Reproduce exactly the lines below, from the first through the one containing "bpy.context.scene.collection.objects.link(empty)", and nothing more.

*-*-*

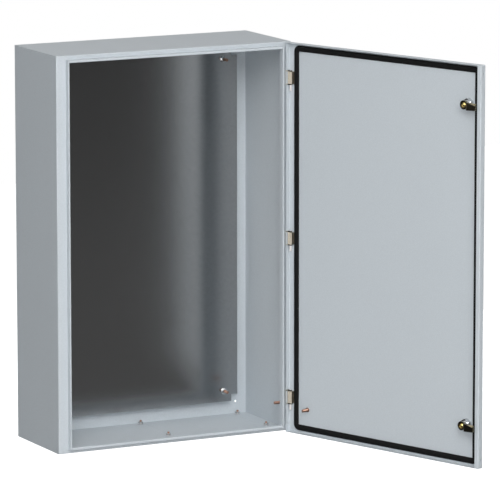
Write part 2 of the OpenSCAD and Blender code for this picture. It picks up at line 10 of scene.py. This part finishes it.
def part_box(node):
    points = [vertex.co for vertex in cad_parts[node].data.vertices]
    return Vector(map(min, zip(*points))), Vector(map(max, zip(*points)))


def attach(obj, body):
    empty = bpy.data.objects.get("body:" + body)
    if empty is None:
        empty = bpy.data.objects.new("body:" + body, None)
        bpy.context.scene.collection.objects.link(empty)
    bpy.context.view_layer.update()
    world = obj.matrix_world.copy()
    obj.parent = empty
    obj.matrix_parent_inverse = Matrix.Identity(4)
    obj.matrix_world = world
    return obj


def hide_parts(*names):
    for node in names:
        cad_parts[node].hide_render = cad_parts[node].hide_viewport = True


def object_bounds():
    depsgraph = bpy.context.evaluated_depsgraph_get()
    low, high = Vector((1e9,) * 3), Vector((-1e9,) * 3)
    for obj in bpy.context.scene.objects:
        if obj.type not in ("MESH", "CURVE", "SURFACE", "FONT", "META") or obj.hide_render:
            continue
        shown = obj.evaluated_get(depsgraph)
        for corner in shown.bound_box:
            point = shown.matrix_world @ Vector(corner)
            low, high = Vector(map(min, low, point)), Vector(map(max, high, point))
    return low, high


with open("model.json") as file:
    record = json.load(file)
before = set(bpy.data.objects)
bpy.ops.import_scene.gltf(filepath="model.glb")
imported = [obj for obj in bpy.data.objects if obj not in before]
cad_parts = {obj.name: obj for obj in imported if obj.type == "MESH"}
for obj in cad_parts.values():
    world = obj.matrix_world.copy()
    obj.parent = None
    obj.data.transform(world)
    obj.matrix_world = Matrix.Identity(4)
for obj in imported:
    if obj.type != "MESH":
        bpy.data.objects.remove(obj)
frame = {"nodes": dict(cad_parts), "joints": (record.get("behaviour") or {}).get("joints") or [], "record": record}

*-*-*

__Full answer__:
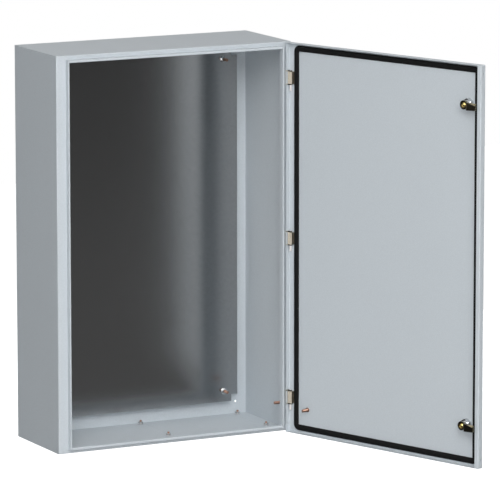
Write part 2 of the OpenSCAD and Blender code for this picture. It picks up at line 10 of scene.py. This part finishes it.
def part_box(node):
    points = [vertex.co for vertex in cad_parts[node].data.vertices]
    return Vector(map(min, zip(*points))), Vector(map(max, zip(*points)))


def attach(obj, body):
    empty = bpy.data.objects.get("body:" + body)
    if empty is None:
        empty = bpy.data.objects.new("body:" + body, None)
        bpy.context.scene.collection.objects.link(empty)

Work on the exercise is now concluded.